Arbeitspferd „Laura“, aufgeschirrt mit Kummet, Brustgeschirr und Zugscheit mit Stöckelketten (Blochstreif-Ketten) zum Befestigen der Baumstämme/ Bloche.

 

Der Vorteil bei der Holzbringung mit den Pferden ist, dass man sie im unwegsamen Gelände einsetzen kann, selbst wenn es keine Wege oder Rückegassen gibt. Pferde ziehen die Stämme durch das stehende Holz heraus und verursachen dabei keine Bodenschäden. Somit kann man mit ihnen etwa auch Quellschutzgebiete gut bearbeiten. Außerdem ist die Arbeit mit dem Pferd ruhiger als mit Traktor oder Seilbahn, und der Holzarbeiter kann auch ganz alleine arbeiten. Besonders effizient könne das Pferd bei der Durchforstung eingesetzt werden, wenn die Bäume eine Stärke von zehn bis fünfzig Zentimeter Durchmesser aufweisen, so der erfahrene Forstarbeiter.

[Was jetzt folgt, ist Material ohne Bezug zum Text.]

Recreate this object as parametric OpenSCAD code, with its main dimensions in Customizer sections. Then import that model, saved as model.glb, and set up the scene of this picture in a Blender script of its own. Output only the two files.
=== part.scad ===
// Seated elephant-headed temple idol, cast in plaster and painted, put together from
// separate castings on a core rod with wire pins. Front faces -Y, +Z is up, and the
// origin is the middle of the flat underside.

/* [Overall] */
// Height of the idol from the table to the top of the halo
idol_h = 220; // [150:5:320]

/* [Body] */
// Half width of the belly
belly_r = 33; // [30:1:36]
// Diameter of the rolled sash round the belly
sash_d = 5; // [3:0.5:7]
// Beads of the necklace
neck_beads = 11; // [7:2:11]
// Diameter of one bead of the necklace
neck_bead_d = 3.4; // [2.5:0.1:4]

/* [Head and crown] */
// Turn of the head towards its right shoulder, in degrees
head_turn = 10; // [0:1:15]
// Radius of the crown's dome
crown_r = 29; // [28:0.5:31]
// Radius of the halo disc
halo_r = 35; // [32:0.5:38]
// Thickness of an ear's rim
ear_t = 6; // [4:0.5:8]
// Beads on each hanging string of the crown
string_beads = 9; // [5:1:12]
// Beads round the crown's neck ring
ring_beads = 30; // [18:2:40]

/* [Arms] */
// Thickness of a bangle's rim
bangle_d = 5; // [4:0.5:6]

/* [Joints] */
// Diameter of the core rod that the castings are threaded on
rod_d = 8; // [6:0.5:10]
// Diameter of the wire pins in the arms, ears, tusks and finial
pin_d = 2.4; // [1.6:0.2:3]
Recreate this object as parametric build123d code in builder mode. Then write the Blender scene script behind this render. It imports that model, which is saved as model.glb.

Heute rückt der 64-Jährige mit seiner fleißigen Stute manchmal noch gerne Brennholz oder vertraut auf ihre Hilfe bei der Mist-Ausbringung. Das gutmütige Pferd zieht auch Schlitten und Gespanne, das nicht zuletzt auch zur großen Freude der Kinder und Enkelkinder.

Herbert Brandstätter mit seinem Rückepferd „Laura“.